By Tom Miller
The inauguration has me thinking about the feelings of Labourites in the UK towards presidential candidates, Obama in particular.
Many people, particularly on the Blairite wing of the Labour Party, were supporters of Hillary Clinton. There could be many reasons for this, but I suspect that the reason she achieved such popularity on this particular wing of the party was not policy (there was very little between her and Obama, but a massive difference in style, emphasis, and forward planning).
Being Neither a Blairite nor a Clinton supporter, I can’t say I’m sure why, but I’m going to have a stab.
I think that the reasons for the general trend were firstly a sort of association with her husband, with whom Blair is often correctly linked… the Clinton era was Blair’s most popular period, and they were both third-wayers (though I would say that Blair ended up leading Britain in a more rightwards direction than even Clinton did in America; Clinton never adopted the ‘if my party likes it, it’s bad’ mantra which later typified the Blair years).
My simple objection is that nostalgia for the past has no place in making the politics of the future.
I can’t identify with this. Clinton is part of my pre-political childhood. I am part of a new generation with its own project, problems, ideas and passions.
This nostalgia completely lacks any optimism, or desire to break consensus; and the consensus in America was rotten.
More to the point, sympathy for a distant past is no decent way of testing leadership and policy.
Further, the extent of Bill Clinton’s third-way tendencies, for me, meant that he completely failed to change the political consensus in the way Reagan and FDR did, leaving public policy open to the ravages of Bush and his army of evangelising loonies.
The second reason that I think many Blairites supported Hillary is simply that she was a woman.
Presumably the argument was either that it was safer to go with a woman than a black man (a despicably cynical and pessimistic view), or that her ‘softer’ image would chime well with the electorate. I think she comes across as far less soft than many of her opponents; the softness thing is just a sexual stereotype that means absolutely nothing.
She fought a filthy and party-damaging campaign (perhaps Blairites simply like those who portray themselves as ‘feisty’ ‘fighting women’; think Hazel Blears during the DL contest).
Personally, I backed John Edwards, purely for policy reasons, and his closeness to the progressive wing of the Democratic Party (though I also thought he could have won). After it became apparent that he had been completely out-organised, I switched to my second choice, Barack Obama.
I don’t regret it, though I disagree with him on some things. I can’t think of anyone else who has had such an impact on my deeper thoughts over such a short period of time, about what it means to be a man, but also about how to organise and campaign successfully, and how to conduct politics with dignity and respect (something I tend to give too little attention).
More to the point, though he may (just about) satisfy certain Blairite shibboleths about foreign policy and the like, he is the first president since Carter standing on a platform explicitly about taking America leftwards from where it is now.

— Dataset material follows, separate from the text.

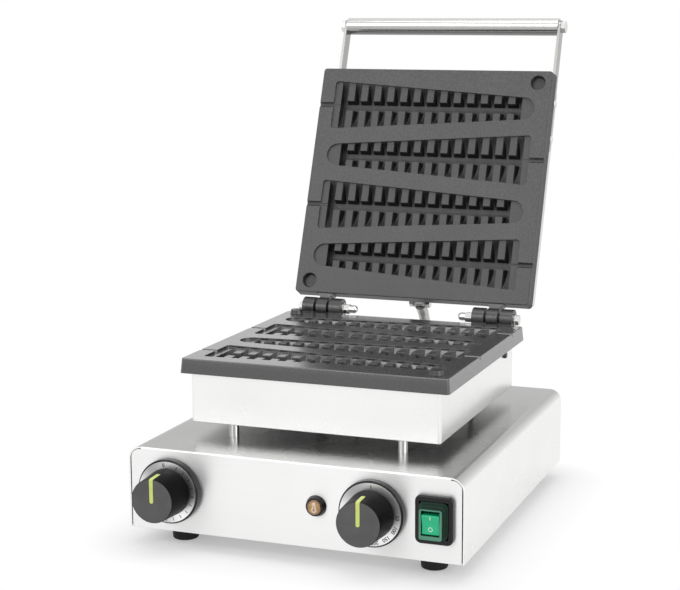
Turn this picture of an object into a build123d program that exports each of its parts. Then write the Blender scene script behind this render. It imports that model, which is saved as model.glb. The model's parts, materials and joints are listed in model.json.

As I’ve explained before, directional politics of the leftwards variety is what I’m all about.
The Blairite argument was that such a politics cannot win the centre, or an election (for Blairites, these are the same thing; one wonders how many council estates they canvass in their marginals).
This argument, at least in the American context, has now been proven to be little more than… well, a load of complete toss.
Obama’s campaigns and wins have been convincing. The public have endorsed his clearly left of centre program much more enthusiastically than the Democratic Party did. He has gone forward with a politics of optimism, which is how I always like to think and work myself. This I do identify with.
This inauguration represents a giant egg on the face of the GOP. But it also represents a substantial egging for the pessimistic politics and crass nostalgic self-regard of much of the Hillary crew.
That’s why ‘hope’ and ‘change’ mean something. Change is a rallying call against more of the same, and hope spurs us to be optimistic about the prospect that we can actually redirect the status quo rather than obsessively navel gazing ourselves to isolated and inflexible accommodation with it.
In my view, this is what Blairism is all about, and is why it needs abandoning.